Which lines below fall between the one containing "The build123d and" and the one containing "and its side."? Repeat them exactly, counting both of those lines, and add nothing else.
[BEGIN Data supplied]
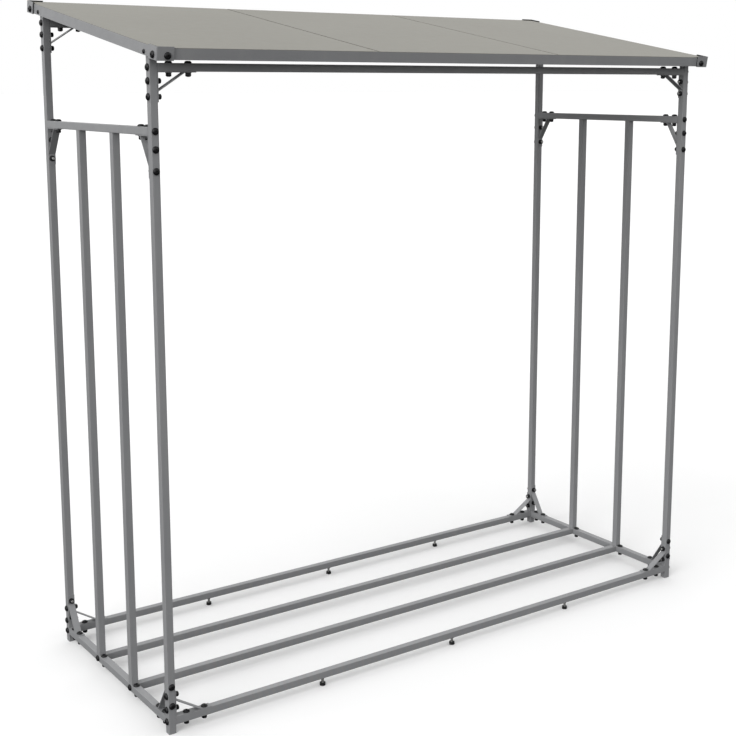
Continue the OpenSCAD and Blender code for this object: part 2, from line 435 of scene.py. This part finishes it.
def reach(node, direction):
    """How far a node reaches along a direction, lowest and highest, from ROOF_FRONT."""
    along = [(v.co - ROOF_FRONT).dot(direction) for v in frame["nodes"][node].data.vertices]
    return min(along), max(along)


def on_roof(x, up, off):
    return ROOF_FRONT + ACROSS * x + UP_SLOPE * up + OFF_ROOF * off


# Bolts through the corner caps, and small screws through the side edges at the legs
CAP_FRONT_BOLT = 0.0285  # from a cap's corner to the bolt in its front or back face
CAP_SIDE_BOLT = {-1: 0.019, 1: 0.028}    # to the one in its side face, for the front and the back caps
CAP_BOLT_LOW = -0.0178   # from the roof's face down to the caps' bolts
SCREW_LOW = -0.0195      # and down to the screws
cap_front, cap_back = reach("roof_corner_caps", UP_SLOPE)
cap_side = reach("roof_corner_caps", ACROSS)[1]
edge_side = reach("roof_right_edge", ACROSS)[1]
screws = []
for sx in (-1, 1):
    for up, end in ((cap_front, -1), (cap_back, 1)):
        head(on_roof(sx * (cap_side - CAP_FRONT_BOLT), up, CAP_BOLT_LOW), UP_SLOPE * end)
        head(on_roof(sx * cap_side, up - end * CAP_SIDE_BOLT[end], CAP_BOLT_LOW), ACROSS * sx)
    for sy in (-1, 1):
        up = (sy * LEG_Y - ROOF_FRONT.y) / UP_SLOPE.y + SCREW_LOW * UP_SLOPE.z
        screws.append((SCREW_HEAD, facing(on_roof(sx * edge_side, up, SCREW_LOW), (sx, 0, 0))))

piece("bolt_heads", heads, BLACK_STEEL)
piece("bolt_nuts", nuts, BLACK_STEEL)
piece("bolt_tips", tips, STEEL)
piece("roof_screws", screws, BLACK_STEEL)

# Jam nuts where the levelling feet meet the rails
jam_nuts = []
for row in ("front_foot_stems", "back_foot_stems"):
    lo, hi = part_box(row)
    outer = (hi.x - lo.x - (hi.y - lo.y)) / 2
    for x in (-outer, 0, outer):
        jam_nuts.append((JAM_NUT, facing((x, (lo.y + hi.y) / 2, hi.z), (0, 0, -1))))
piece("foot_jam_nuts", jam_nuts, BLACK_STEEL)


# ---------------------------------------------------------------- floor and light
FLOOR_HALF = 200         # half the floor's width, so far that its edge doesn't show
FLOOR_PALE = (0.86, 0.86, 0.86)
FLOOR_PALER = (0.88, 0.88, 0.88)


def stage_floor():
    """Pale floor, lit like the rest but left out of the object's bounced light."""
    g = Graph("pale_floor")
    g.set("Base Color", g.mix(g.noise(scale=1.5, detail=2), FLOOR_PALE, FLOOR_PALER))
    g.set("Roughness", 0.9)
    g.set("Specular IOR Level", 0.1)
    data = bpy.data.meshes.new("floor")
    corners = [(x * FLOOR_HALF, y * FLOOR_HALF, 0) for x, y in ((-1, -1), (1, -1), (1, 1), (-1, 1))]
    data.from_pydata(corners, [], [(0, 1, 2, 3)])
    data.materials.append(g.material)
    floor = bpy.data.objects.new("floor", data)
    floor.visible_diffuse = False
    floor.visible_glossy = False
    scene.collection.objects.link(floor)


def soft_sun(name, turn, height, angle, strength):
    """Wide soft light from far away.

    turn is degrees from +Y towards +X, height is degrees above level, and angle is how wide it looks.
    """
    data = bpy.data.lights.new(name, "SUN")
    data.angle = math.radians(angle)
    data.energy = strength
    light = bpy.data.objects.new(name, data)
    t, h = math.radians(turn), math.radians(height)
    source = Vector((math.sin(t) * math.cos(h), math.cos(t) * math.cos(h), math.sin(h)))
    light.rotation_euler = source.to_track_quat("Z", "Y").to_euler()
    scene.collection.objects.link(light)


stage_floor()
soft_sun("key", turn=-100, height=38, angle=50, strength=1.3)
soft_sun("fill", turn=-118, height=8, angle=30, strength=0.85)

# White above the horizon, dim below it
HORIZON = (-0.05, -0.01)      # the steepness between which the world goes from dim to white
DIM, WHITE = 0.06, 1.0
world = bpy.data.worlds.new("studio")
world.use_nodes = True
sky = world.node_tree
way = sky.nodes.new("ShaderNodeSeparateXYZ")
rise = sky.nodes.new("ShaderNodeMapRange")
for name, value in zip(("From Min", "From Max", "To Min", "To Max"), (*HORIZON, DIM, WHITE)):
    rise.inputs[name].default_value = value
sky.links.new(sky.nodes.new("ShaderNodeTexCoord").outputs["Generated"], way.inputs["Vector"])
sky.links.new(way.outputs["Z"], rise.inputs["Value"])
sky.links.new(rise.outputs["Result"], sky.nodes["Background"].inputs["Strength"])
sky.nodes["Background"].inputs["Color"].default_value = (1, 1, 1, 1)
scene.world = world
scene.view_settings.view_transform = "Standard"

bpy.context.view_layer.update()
[END Data supplied]
[BEGIN Data supplied]
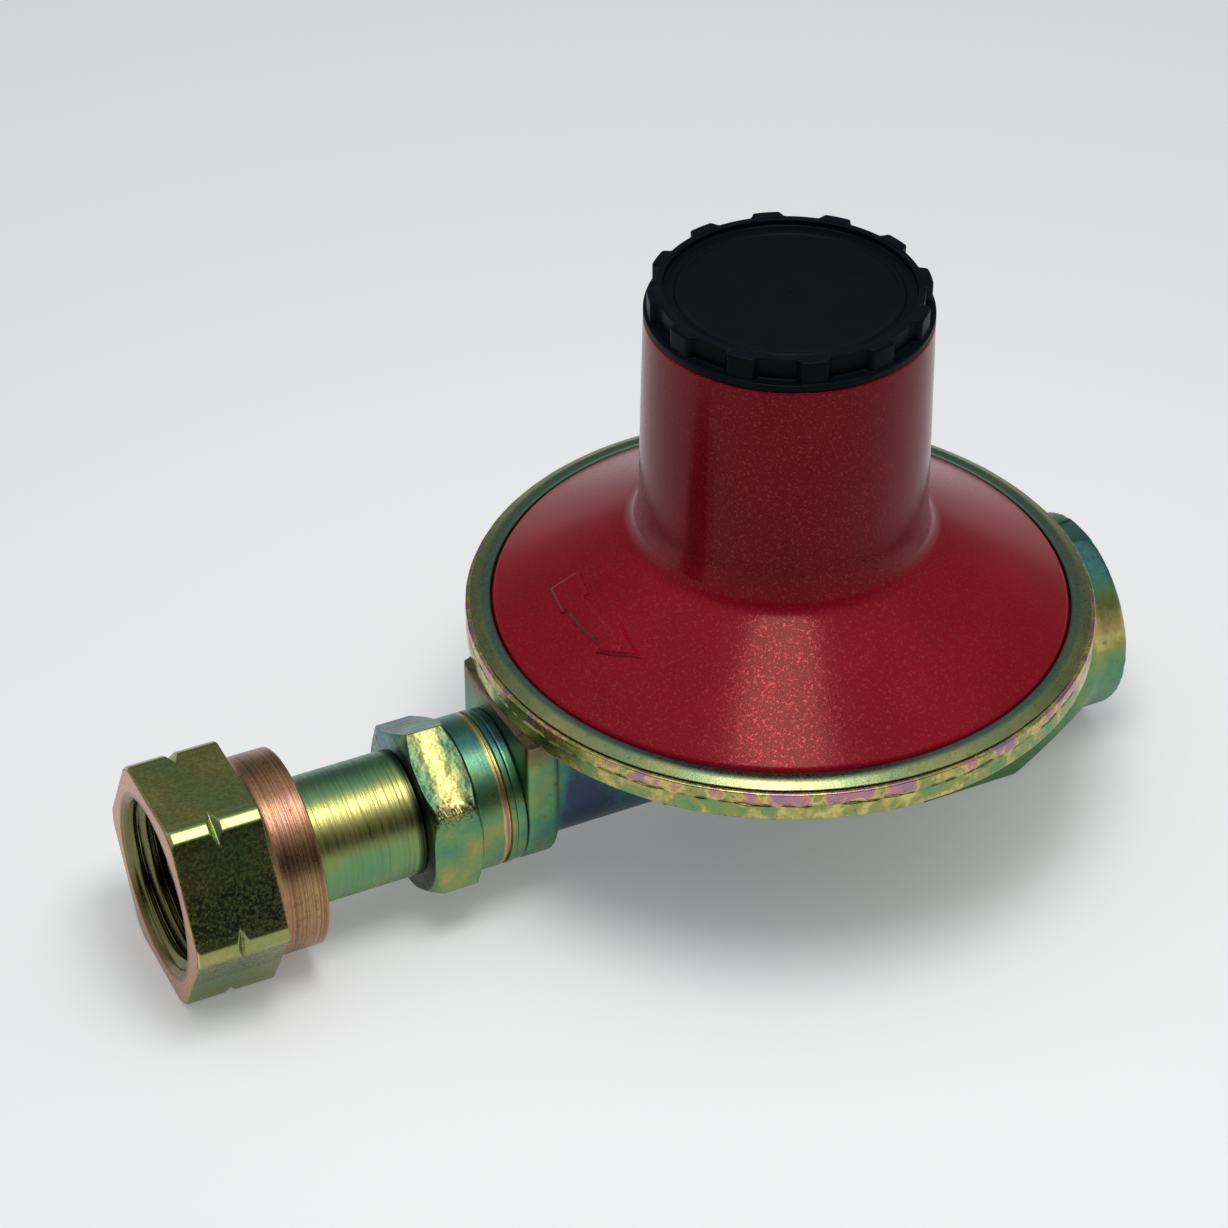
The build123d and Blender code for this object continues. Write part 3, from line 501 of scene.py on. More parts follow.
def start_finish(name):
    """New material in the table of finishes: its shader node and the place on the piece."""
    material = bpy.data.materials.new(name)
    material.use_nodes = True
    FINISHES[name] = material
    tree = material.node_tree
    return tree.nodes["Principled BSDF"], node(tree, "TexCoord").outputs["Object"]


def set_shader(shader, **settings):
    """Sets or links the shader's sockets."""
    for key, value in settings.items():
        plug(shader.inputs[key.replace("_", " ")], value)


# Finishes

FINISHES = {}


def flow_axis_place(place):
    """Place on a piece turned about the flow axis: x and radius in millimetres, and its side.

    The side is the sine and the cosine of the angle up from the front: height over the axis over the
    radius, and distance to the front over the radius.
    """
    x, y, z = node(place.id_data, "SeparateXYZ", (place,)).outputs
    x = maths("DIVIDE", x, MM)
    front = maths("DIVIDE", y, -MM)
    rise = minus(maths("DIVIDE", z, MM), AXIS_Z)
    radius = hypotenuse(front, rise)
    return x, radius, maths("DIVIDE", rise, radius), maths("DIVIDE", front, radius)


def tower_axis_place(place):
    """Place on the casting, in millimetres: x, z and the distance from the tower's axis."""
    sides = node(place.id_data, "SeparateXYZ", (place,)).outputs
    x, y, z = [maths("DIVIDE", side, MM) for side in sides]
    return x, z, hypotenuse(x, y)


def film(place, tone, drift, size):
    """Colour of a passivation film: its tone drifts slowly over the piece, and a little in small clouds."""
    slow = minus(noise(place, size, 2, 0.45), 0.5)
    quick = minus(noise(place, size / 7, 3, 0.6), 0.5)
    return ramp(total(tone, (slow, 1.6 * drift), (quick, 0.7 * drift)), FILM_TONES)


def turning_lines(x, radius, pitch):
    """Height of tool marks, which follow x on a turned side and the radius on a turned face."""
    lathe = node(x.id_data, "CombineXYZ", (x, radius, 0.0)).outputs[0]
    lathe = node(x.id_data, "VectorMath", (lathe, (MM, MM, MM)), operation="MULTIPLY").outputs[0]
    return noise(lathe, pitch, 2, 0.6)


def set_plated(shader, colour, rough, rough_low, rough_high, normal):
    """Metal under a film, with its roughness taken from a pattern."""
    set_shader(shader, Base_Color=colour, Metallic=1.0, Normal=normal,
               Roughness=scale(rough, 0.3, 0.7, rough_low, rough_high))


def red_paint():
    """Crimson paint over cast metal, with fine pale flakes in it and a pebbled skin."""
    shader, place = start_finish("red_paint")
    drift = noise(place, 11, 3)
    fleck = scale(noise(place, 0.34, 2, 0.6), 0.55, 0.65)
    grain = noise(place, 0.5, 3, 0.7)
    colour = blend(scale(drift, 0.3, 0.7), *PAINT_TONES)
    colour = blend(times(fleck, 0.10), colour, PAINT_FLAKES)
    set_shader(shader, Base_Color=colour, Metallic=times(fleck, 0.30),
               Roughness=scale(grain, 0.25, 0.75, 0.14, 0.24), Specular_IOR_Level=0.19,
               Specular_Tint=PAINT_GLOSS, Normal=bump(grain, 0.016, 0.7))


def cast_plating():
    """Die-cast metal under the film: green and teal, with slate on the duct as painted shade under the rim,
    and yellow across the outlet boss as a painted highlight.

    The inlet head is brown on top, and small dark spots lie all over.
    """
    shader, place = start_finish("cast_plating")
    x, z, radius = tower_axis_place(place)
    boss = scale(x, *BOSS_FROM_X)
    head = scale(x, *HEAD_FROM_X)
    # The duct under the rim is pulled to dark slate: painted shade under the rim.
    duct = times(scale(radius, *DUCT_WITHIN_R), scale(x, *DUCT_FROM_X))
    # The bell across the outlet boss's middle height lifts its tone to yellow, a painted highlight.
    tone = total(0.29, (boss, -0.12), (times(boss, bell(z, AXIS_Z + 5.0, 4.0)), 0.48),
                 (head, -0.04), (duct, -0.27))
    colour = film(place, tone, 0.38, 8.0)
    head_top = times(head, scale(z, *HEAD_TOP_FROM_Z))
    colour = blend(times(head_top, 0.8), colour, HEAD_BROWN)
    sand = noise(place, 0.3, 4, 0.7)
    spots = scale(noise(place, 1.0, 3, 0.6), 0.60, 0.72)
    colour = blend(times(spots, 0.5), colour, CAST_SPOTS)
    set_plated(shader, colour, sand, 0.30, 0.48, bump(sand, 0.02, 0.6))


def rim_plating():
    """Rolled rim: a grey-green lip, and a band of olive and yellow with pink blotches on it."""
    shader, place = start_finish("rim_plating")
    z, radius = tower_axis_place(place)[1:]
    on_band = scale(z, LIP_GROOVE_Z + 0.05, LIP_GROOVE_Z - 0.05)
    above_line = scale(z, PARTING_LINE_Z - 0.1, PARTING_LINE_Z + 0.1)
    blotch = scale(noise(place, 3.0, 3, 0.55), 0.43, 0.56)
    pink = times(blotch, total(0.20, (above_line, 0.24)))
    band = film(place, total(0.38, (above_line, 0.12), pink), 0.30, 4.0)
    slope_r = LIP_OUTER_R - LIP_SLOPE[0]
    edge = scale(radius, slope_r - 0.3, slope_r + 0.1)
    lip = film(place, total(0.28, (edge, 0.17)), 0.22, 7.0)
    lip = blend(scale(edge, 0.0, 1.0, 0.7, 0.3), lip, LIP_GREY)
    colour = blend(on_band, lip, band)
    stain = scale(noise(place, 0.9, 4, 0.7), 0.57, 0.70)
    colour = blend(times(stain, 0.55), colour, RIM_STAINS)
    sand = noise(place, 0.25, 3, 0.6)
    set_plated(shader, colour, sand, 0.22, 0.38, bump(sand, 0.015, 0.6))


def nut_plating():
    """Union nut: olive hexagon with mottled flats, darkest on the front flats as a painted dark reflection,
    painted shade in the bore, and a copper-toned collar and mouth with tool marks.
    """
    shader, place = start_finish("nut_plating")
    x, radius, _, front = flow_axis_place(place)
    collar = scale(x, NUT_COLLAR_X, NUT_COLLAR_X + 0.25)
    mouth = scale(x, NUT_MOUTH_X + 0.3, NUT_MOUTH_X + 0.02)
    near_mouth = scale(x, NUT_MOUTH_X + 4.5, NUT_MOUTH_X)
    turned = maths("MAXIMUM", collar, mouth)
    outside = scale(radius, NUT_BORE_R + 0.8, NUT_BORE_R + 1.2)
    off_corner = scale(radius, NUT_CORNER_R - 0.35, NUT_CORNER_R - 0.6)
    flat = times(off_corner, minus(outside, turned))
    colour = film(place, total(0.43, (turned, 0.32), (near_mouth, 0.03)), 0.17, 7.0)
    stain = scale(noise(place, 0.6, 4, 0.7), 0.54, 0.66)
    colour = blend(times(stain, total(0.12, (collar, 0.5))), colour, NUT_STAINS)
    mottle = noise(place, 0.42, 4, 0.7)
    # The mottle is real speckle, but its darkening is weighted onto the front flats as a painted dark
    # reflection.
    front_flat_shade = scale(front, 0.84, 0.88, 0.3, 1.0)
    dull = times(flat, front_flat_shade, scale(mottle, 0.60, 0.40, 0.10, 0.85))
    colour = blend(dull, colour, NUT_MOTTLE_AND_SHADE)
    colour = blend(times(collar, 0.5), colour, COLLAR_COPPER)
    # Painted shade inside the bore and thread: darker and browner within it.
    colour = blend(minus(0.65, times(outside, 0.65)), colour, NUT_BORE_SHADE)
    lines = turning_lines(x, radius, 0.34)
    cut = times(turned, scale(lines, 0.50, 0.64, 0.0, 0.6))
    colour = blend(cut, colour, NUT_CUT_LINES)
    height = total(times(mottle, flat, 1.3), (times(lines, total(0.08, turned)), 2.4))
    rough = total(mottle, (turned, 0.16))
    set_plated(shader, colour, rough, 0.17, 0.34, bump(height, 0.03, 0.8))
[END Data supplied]
* Task solution:
The build123d and Blender code for this object continues. Write part 3, from line 501 of scene.py on. More parts follow.
def start_finish(name):
    """New material in the table of finishes: its shader node and the place on the piece."""
    material = bpy.data.materials.new(name)
    material.use_nodes = True
    FINISHES[name] = material
    tree = material.node_tree
    return tree.nodes["Principled BSDF"], node(tree, "TexCoord").outputs["Object"]


def set_shader(shader, **settings):
    """Sets or links the shader's sockets."""
    for key, value in settings.items():
        plug(shader.inputs[key.replace("_", " ")], value)


# Finishes

FINISHES = {}


def flow_axis_place(place):
    """Place on a piece turned about the flow axis: x and radius in millimetres, and its side.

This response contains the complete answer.